### [REQUIRED WORK]
Transcribe the lines from the start of the data below through the line with "bark_finish(name, *codes) for", word for word and nothing more.

### [DATA BLOCK]
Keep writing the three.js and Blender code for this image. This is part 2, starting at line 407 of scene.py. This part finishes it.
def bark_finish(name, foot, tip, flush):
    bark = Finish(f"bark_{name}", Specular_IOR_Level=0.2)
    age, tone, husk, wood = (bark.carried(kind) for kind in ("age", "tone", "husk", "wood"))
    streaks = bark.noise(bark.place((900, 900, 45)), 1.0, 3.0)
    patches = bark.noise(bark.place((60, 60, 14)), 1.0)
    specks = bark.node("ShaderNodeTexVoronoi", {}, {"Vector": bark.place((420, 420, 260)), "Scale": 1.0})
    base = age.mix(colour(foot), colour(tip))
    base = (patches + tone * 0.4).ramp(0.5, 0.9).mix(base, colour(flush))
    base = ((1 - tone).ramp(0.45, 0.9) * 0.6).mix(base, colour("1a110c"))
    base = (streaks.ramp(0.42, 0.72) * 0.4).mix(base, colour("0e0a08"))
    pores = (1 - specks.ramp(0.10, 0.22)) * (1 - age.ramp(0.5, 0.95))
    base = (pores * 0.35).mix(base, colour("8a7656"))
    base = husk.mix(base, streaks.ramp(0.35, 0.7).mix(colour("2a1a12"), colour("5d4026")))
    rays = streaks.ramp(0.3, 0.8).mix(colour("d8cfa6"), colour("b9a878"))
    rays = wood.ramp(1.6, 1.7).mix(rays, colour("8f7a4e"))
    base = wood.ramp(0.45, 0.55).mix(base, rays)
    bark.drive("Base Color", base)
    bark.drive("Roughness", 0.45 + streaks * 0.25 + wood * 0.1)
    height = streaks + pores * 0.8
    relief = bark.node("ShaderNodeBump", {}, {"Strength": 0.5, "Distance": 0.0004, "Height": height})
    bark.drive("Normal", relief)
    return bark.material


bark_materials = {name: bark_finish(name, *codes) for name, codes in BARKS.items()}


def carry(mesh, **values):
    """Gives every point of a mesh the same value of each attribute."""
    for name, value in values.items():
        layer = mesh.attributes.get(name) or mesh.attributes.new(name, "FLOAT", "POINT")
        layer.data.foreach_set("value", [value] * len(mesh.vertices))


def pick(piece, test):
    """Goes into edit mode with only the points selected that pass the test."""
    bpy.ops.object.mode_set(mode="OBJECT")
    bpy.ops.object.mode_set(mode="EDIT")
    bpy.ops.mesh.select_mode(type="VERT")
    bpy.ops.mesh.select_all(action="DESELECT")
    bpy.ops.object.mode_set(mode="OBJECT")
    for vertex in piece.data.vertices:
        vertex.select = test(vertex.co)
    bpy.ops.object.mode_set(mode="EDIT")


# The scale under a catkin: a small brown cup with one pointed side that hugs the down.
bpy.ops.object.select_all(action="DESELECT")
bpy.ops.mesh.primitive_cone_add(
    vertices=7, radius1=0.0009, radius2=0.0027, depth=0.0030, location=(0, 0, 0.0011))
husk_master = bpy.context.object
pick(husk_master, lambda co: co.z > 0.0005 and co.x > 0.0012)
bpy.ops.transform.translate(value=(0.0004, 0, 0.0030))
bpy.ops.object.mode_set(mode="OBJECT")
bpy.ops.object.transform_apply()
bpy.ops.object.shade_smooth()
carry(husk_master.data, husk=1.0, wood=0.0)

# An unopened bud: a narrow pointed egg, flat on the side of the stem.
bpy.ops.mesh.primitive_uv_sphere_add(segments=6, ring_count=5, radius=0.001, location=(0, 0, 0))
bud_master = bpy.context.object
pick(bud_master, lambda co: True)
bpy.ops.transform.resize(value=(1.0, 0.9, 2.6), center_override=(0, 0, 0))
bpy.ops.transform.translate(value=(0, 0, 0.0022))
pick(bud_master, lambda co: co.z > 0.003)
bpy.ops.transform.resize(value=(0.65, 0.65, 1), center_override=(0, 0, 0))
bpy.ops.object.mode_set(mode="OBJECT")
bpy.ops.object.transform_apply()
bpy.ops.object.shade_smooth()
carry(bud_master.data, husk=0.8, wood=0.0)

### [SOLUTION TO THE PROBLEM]
Keep writing the three.js and Blender code for this image. This is part 2, starting at line 407 of scene.py. This part finishes it.
def bark_finish(name, foot, tip, flush):
    bark = Finish(f"bark_{name}", Specular_IOR_Level=0.2)
    age, tone, husk, wood = (bark.carried(kind) for kind in ("age", "tone", "husk", "wood"))
    streaks = bark.noise(bark.place((900, 900, 45)), 1.0, 3.0)
    patches = bark.noise(bark.place((60, 60, 14)), 1.0)
    specks = bark.node("ShaderNodeTexVoronoi", {}, {"Vector": bark.place((420, 420, 260)), "Scale": 1.0})
    base = age.mix(colour(foot), colour(tip))
    base = (patches + tone * 0.4).ramp(0.5, 0.9).mix(base, colour(flush))
    base = ((1 - tone).ramp(0.45, 0.9) * 0.6).mix(base, colour("1a110c"))
    base = (streaks.ramp(0.42, 0.72) * 0.4).mix(base, colour("0e0a08"))
    pores = (1 - specks.ramp(0.10, 0.22)) * (1 - age.ramp(0.5, 0.95))
    base = (pores * 0.35).mix(base, colour("8a7656"))
    base = husk.mix(base, streaks.ramp(0.35, 0.7).mix(colour("2a1a12"), colour("5d4026")))
    rays = streaks.ramp(0.3, 0.8).mix(colour("d8cfa6"), colour("b9a878"))
    rays = wood.ramp(1.6, 1.7).mix(rays, colour("8f7a4e"))
    base = wood.ramp(0.45, 0.55).mix(base, rays)
    bark.drive("Base Color", base)
    bark.drive("Roughness", 0.45 + streaks * 0.25 + wood * 0.1)
    height = streaks + pores * 0.8
    relief = bark.node("ShaderNodeBump", {}, {"Strength": 0.5, "Distance": 0.0004, "Height": height})
    bark.drive("Normal", relief)
    return bark.material


bark_materials = {name: bark_finish(name, *codes) for name, codes in BARKS.items()}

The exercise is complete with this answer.